Gebunden, 472 Seiten
1. Auflage - 2006
CRC Press, Boca Raton
Taking you on a journey into the fascinating world of
spices, from foul-smelling asafetida to devilishly hot chillies, and from
sumptuous saffron to fragrant cinnamon, the author describes 300 plants and the
spices that are obtained from them from the perspective of a natural scientist.
84 extensive monographs of culinary herbs are presented here, with details of their cultivation, production, constituents, sensoric properties, pharmacological actions, their potential toxicity and their culinary and medicinal uses.
There are some hobbies that seem to attract a large number of chemists, and these certainly include the culinary arts. The involvement can range from simple cooking experiments all the way to a deep-seated preoccupation with food ingredients.
Plant spices and herbs provide a means to enhance cuisine to gustatory perfection, while at the same time these condiments contain principles that help to prevent serious ailments such as hypertension and infection. The introductory chapters of this book illuminate in detail the most common ingredients, the perception of taste and aroma and the spectrum of activity. Moreover, useful tips are provided for the cultivation and storage of herbs. These chapters are aimed at the reader with an interest in natural science; the text is easy to understand on a technical level, and the authors provide a multitude of references to the broader scientific literature.
The main body of the work consists of highly readable monographs on individual spice plants, which contain detailed information on botany, name the corresponding primary drug substances and describe their effects and side effects. Helpful tips on the use of the corresponding spices are provided, even including some specific recipes.

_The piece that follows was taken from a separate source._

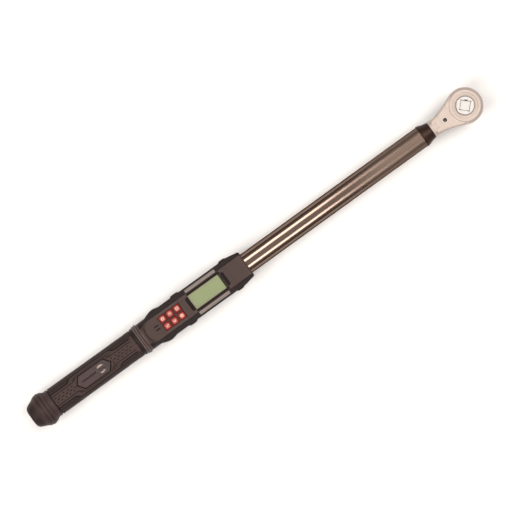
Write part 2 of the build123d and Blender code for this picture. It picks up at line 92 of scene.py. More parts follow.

This book is suitable for anyone with an interest in herbs and spices, those who seek details on both the commonplace examples as well as a great many exotic ones. "Medicinal Spices" manages to satisfy even the most curious reader, and offers a treasure trove of suggestions and specific advice that can only serve to increase the enjoyment of herbs and spices. The authors have endeavored to present this knowledge in a readily understandable format, and they take a neutral stance in providing citations to supplemental literature on controversial topics such as drug effects and side effects. This work cannot be pigeonholed as either a cookbook or as a book on natural products, but is rather an ideal resource for all natural scientists, whether biological, chemical or pharmaceutical, who have a passion for cooking and spices. "Medicinal Spices" can also be enthusiastically recommended to lay readers who have an interest in this topic.